CMOs rated the U.S. economy at 63 on a scale of 0-100, up from a rating of 56 in August 2010. Nearly 69 percent of CMOs reported they were more optimistic about the U.S. economy, compared to 26 percent the previous quarter. In contrast, less optimistic CMOs fell to 6 percent, down from 35 percent the previous quarter.

“Because marketers have the most direct contact with customers and the best perspective of their future plans, these results are especially credible and bode well for economic recovery,” said Christine Moorman, Fuqua professor and director of the survey. “All measures of customer revenue are expected to see gains in the next 12 months.”

CMOs expect higher customer purchase volume, higher prices, more new customers entering the market and better customer retention. Advertising will see gains in the next year, with spending on traditional ads expected to rise more than 2 percent, the first foray into positive territory since before February 2009.

Spending on social marketing continues its upward trend.
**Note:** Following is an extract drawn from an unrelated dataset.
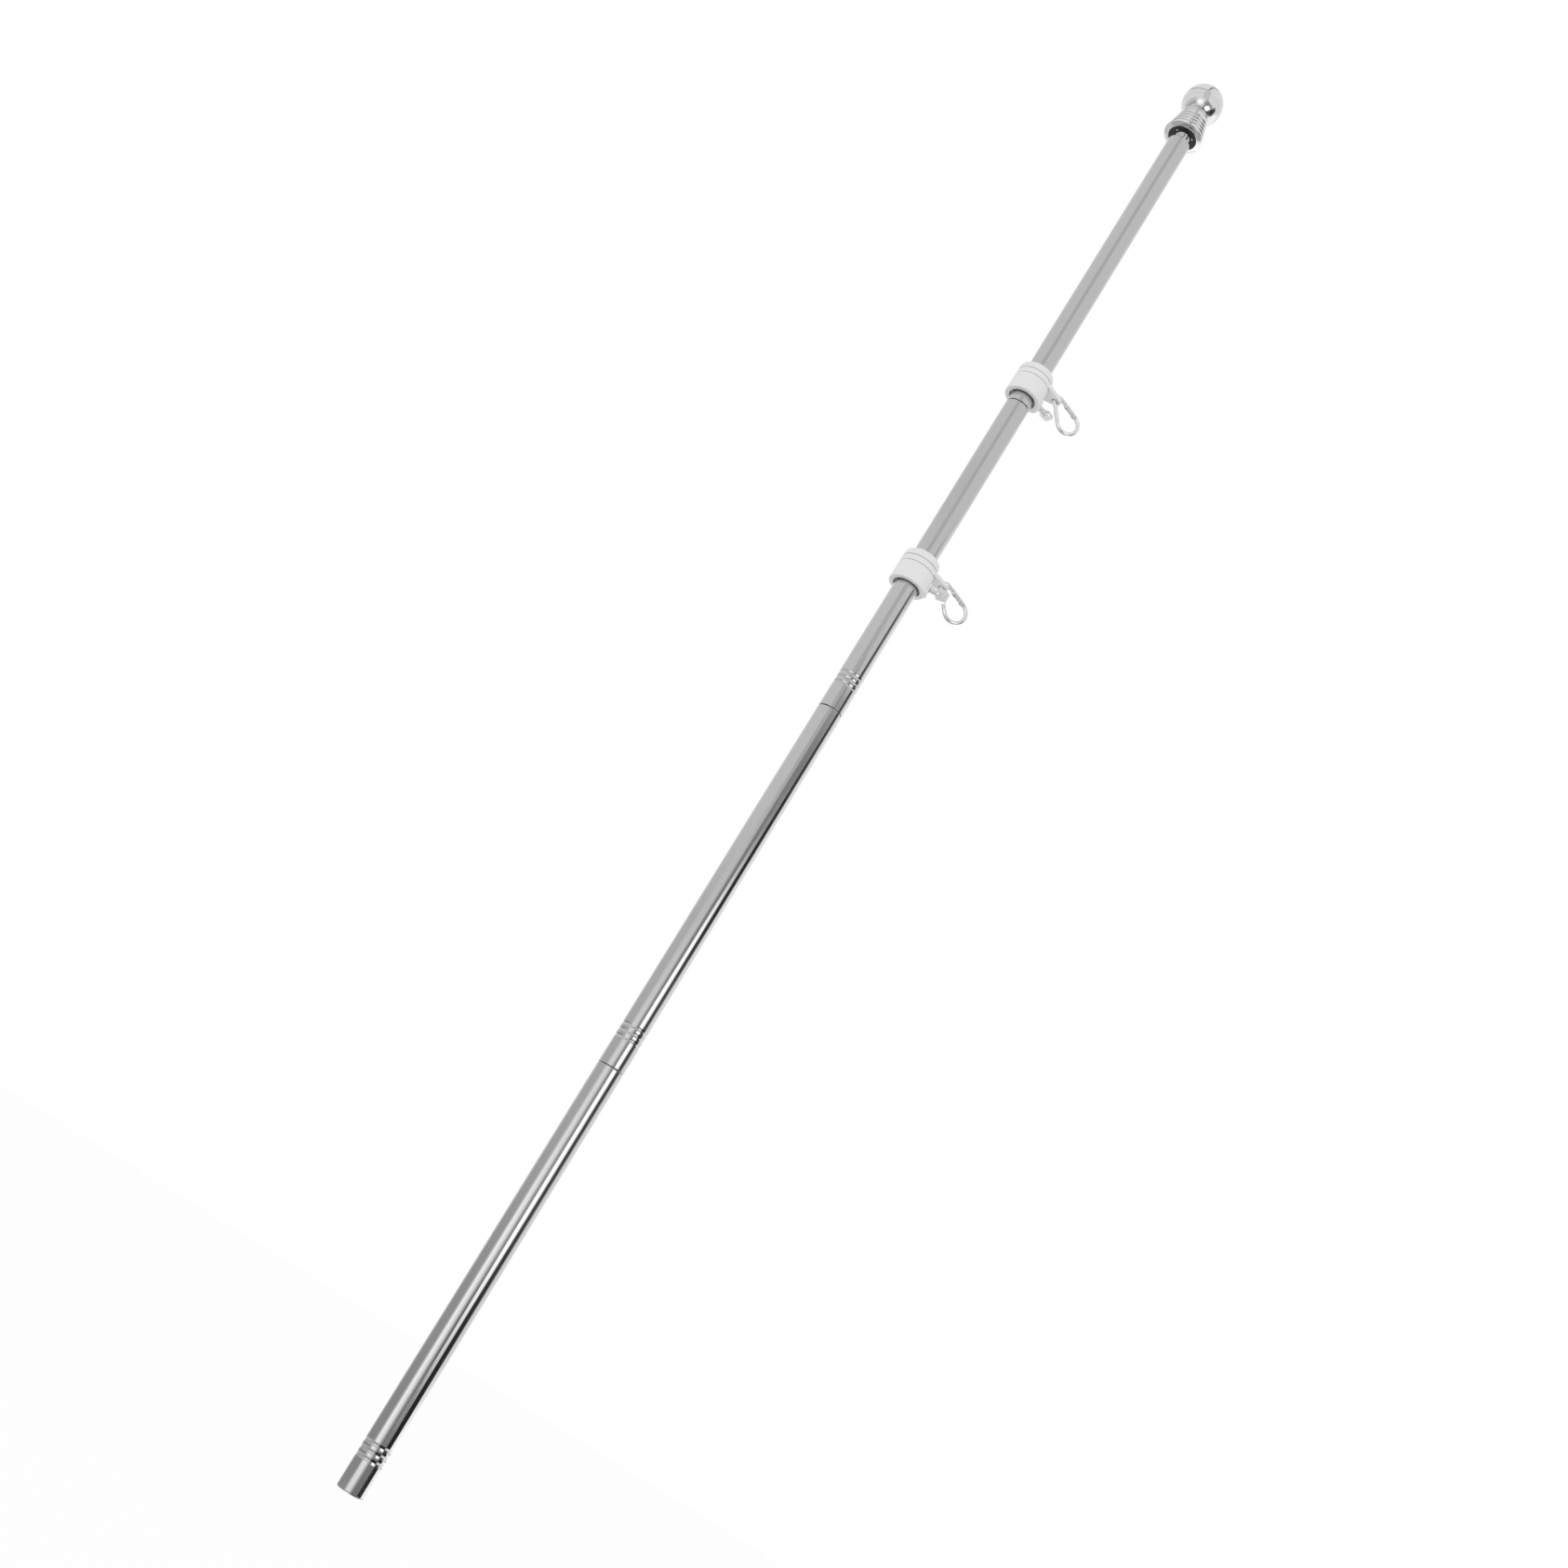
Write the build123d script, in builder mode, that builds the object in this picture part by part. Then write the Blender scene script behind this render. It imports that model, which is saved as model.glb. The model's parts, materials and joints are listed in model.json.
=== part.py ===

CMOs say their firms currently spend 6 percent of their marketing budgets on social media promotions, but that figure will triple to 18 percent over the next five years.

“The growth in social media marketing will be exponential,” Moorman said. “Smaller companies—with revenues under $25 million—in particular will increasingly rely on social media outlets to market their products and services.”
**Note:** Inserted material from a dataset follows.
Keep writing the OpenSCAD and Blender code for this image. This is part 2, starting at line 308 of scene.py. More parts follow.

Moorman noted that although firms of all sizes plan to increase spending on marketing via social media, CMOs don’t believe their social media activities are well integrated with their companies’ overall marketing strategies. In fact, 42 percent rate this integration as below average and only 11 percent of CMOs said their company was “very effective” in integrating social media into their marketing strategies. This suggests an urgency to utilize social media even before a comprehensive plan is developed.